The media outlet went on to highlight his environmentalism, tying it into the film.

“Cameron’s environmentalism goes well beyond the Hollywood standard — drive a high-end electric vehicle, write a check. He drives a 2013 Kia Rio because he says a small quality used car has less of a carbon footprint than a new electric car. He has sold his two houses in L.A., and his family now splits time between what he describes as a “comparably modest” home in Wellington and a 5,000-acre farm about 20 miles away that grows hemp and organic vegetables. He’s also invested in agricultural land and a manufacturing facility in Saskatchewan, Canada, to make pea protein for vegan foods, and has executive produced a documentary, The Game Changers, about athletes with plant-based diets. ‘I don’t define success and wealth as things, but as experiences between people and between us and nature and places — things that really feed you,’ he says,” The Hollywood Reporter stated.

“Cameron believes most of us are suffering from what he calls ‘nature deficit disorder,’ that our indoor, screen-bound, urban lifestyles have left us easily distracted and disconnected from our senses. Part of what convinced him to get back behind the camera was the potential he saw for his movies to impact the audience’s relationship with the environment. As he points out, ‘Avatar is the highest-grossing film, and it’s a movie that’s asking you to cry for a tree.’” the outlet continued its lovefest over Cameron’s greenness.

“Audiences in 2022 are even more attuned to those themes and potentially more anxious about them. ‘You can’t hit environmental messaging over the head,’ Cameron says. ‘People are angsty enough. We’ll be injecting this film into a marketplace in a different time. And maybe things that were over the horizon in 2009 are upon us now. Maybe it’s not entertainment anymore.’ Avatar: The Way of Water, Cameron says, is not intended to make people fear climate change but to suggest, by way of choices made by the film’s Na’vi characters, some alternate paths forward. ‘We skipped from complete denial [of climate change] to fatalistic acceptance, and we missed the middle step,’ he says. ‘The filmmaker’s role is not to make it all gloom and doom anymore but to offer constructive solutions,’” he said, according to the outlet.

Cameron also discussed Leonardo DiCaprio’s “diva-like attitude” during the filming of “Titanic” and how it almost cost him the iconic role of Jack in the 1997 blockbuster.

He recounted his first meeting with the star that ostensibly went well except for all the women who suddenly wanted to be in the room.
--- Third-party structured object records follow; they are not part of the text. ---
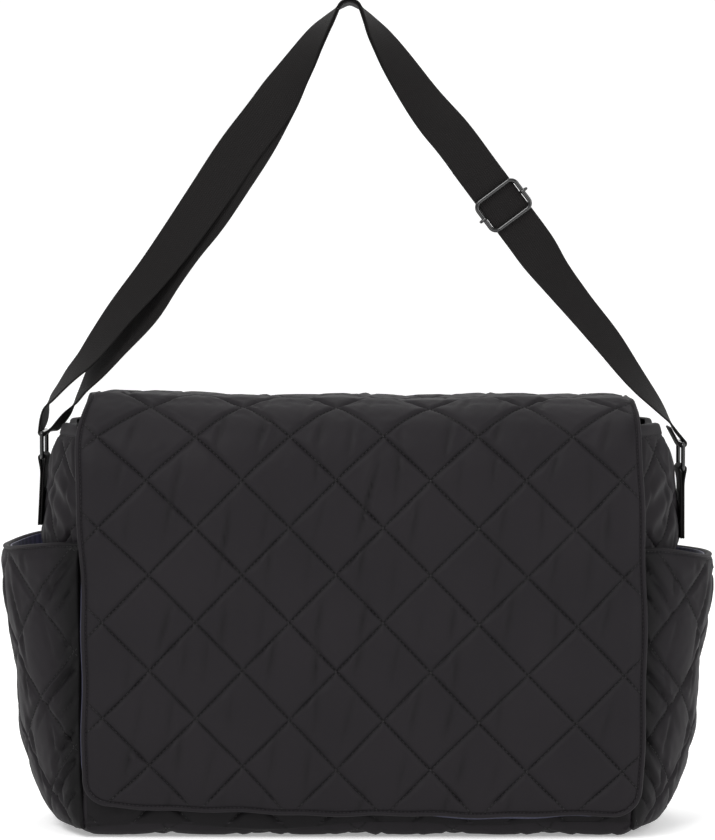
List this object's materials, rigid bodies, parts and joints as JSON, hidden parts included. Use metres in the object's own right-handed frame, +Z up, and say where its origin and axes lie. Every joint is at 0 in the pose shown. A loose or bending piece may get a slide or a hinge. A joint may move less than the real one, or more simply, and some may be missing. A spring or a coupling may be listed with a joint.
{
  "type": "diaper bag",
  "caption": "Quilted messenger changing bag with a folding front flap, open side pockets, wire rings and a webbing shoulder strap with a slide buckle.",
  "frame": {"origin": "on the floor under the middle of the bag", "axes": "+Z up, -Y out of the front flap, +X to the right as seen from the front"},
  "size_m": [0.5054, 0.159, 0.5832],
  "materials": {
    "quilted_nylon": "matte quilted nylon taffeta",
    "lining_navy": "plain woven polyester",
    "lining_print": "striped woven polyester",
    "webbing": "ribbed polypropylene webbing",
    "wire_fitting": "gloss black",
    "snap_metal": "satin black nickel",
    "stiffener": "matt"
  },
  "bodies": {
    "bag": {"front_panel": "quilted_nylon", "back_panel": "quilted_nylon", "bottom_panel": "quilted_nylon", "base_board": "stiffener", "gusset_left": "quilted_nylon", "gusset_right": "quilted_nylon", "pocket_left": "quilted_nylon", "pocket_right": "quilted_nylon", "pocket_lining_left": "lining_print", "pocket_lining_right": "lining_print", "lining": "lining_print", "mouth_facing": "quilted_nylon", "flap_rear": "quilted_nylon", "flap_rear_lining": "lining_navy", "snap_socket_left": "snap_metal", "snap_socket_right": "snap_metal", "tab_left": "webbing", "tab_right": "webbing"},
    "flap_top": {"flap_top": "quilted_nylon", "flap_top_lining": "lining_navy"},
    "flap_front": {"flap_front": "quilted_nylon", "flap_front_lining": "lining_navy", "snap_stud_left": "snap_metal", "snap_stud_right": "snap_metal"},
    "ring_left": {"ring_left": "wire_fitting"},
    "leg_left": {"strap_end_left": "webbing", "strap_leg_left_front": "webbing", "strap_leg_left_back": "webbing"},
    "strap": {"strap_arch_front": "webbing", "strap_arch_back": "webbing"},
    "leg_right": {"strap_leg_right": "webbing", "strap_end_right": "webbing"},
    "ring_right": {"ring_right": "wire_fitting"},
    "slider": {"slider_frame": "wire_fitting"},
    "slider_bar": {"slider_bar": "wire_fitting", "strap_bar_loop": "webbing"}
  },
  "joints": [
    {"name": "flap_lift", "type": "hinge", "parent": "bag", "child": "flap_top", "pos_m": [0.002, -0.02, 0.3055], "axis": [-1, 0, 0], "range_deg": [0, 88]},
    {"name": "flap_fold", "type": "hinge", "parent": "flap_top", "child": "flap_front", "pos_m": [0.002, -0.06486, 0.29086], "axis": [-1, 0, 0], "range_deg": [0, 90]},
    {"name": "ring_left_sway", "type": "hinge", "parent": "bag", "child": "ring_left", "pos_m": [-0.2225, 0, 0.2605], "axis": [0, 1, 0], "range_deg": [-5, 5]},
    {"name": "leg_left_level", "type": "hinge", "parent": "ring_left", "child": "leg_left", "pos_m": [-0.2225, 0, 0.2785], "axis": [0, 1, 0], "range_deg": [-5, 5]},
    {"name": "strap_fold", "type": "hinge", "parent": "leg_left", "child": "strap", "pos_m": [-0.178, 0, 0.34], "axis": [-1, 0, 0], "range_deg": [-90, 90]},
    {"name": "leg_right_level", "type": "hinge", "parent": "strap", "child": "leg_right", "pos_m": [0.1784, 0, 0.34], "axis": [-1, 0, 0], "range_deg": [-90, 90]},
    {"name": "ring_right_sway", "type": "hinge", "parent": "leg_right", "child": "ring_right", "pos_m": [0.2295, 0, 0.2705], "axis": [0, 1, 0], "range_deg": [-5, 5]},
    {"name": "slider_slide", "type": "slide", "parent": "strap", "child": "slider", "axis": [0.6, 0, -0.8], "range_m": [-0.015, 0.008]},
    {"name": "slider_bar_slide", "type": "slide", "parent": "slider", "child": "slider_bar", "axis": [0.6, 0, -0.8], "range_m": [-0.004, 0.004]}
  ],
  "couplings": [
    {"joint": "leg_left_level", "follows": "ring_left_sway", "ratio": -1},
    {"joint": "ring_right_sway", "follows": "ring_left_sway", "ratio": 1},
    {"joint": "leg_right_level", "follows": "strap_fold", "ratio": -1}
  ]
}
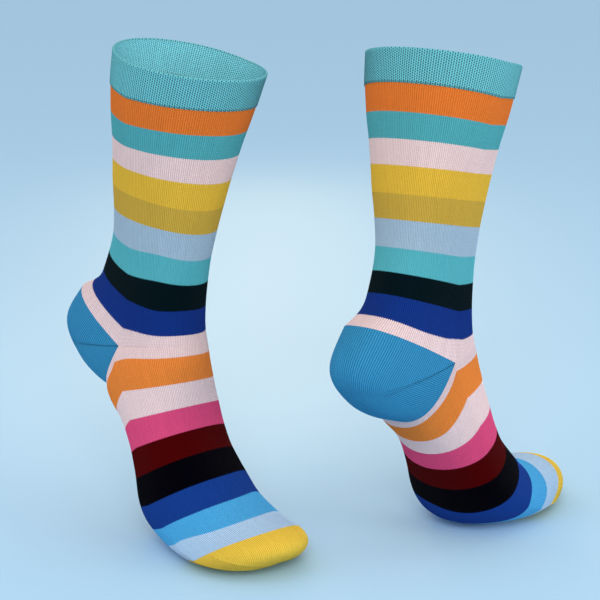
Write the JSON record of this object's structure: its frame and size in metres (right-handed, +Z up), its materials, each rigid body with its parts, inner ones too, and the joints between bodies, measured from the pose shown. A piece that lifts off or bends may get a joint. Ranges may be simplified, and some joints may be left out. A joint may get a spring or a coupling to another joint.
{
  "type": "pair of socks",
  "caption": "Pair of striped crew socks with doubled cuffs and turned heels and toes, filled out and standing on tiptoe, open at the cuff.",
  "frame": {"origin": "centre of the right sock's cuff opening", "axes": "+Z up, +X level from the right sock to the left one, +Y level towards the left toes and the right heel"},
  "size_m": [0.3368, 0.1859, 0.3175],
  "materials": {
    "welt_knit": "doubled, fine mesh knit",
    "leg_knit": "fine matte jersey knit in stripes",
    "heel_knit": "fine matte reinforced knit",
    "foot_knit": "fine matte jersey knit in stripes",
    "toe_knit": "fine matte reinforced knit"
  },
  "bodies": {
    "root": {"right_cuff": "welt_knit", "right_leg": "leg_knit", "right_heel": "heel_knit", "right_foot": "foot_knit", "right_toe": "toe_knit", "left_cuff": "welt_knit", "left_leg": "leg_knit", "left_heel": "heel_knit", "left_foot": "foot_knit", "left_toe": "toe_knit"}
  },
  "joints": []
}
“There was a meeting with Leo and there was a screen test with Leo,” Cameron recounted. “So the meeting was funny because I’m in my conference room waiting to meet an actor, right? And I look around, and all the women in the entire office are in the meeting for some reason. Like, there’s a female executive producer, okay, fine. But our accountant? You know, why was she in the meeting?”

“So Leo came in — of course, charmed everybody, myself included,” he recalled. “And I said, ‘Alright, let’s see what your chemistry’s like with Kate.’”

When DiCaprio was asked to return and meet Kate Winslet he agreed. But when he was asked to read with her, he acted offended.

“He said, ‘You mean I’m reading?’” Cameron quoted DiCaprio. “And I said, ‘Yeah.’ He said, ‘Oh, I don’t read.’”

At that point, Cameron thanked DiCaprio for his time. He claims the star backpedaled immediately.

“He said, ‘Wait, wait, wait. You mean if I don’t read, I don’t get the part? Just like that?’” DiCaprio asked.

“I said, ‘Oh, yeah. Come on. This is, like, a giant movie that’s gonna take two years of my life … so I’m not gonna f*** it up by making the wrong decision in casting. So you’re gonna read, or you’re not gonna get the part,’” Cameron told him.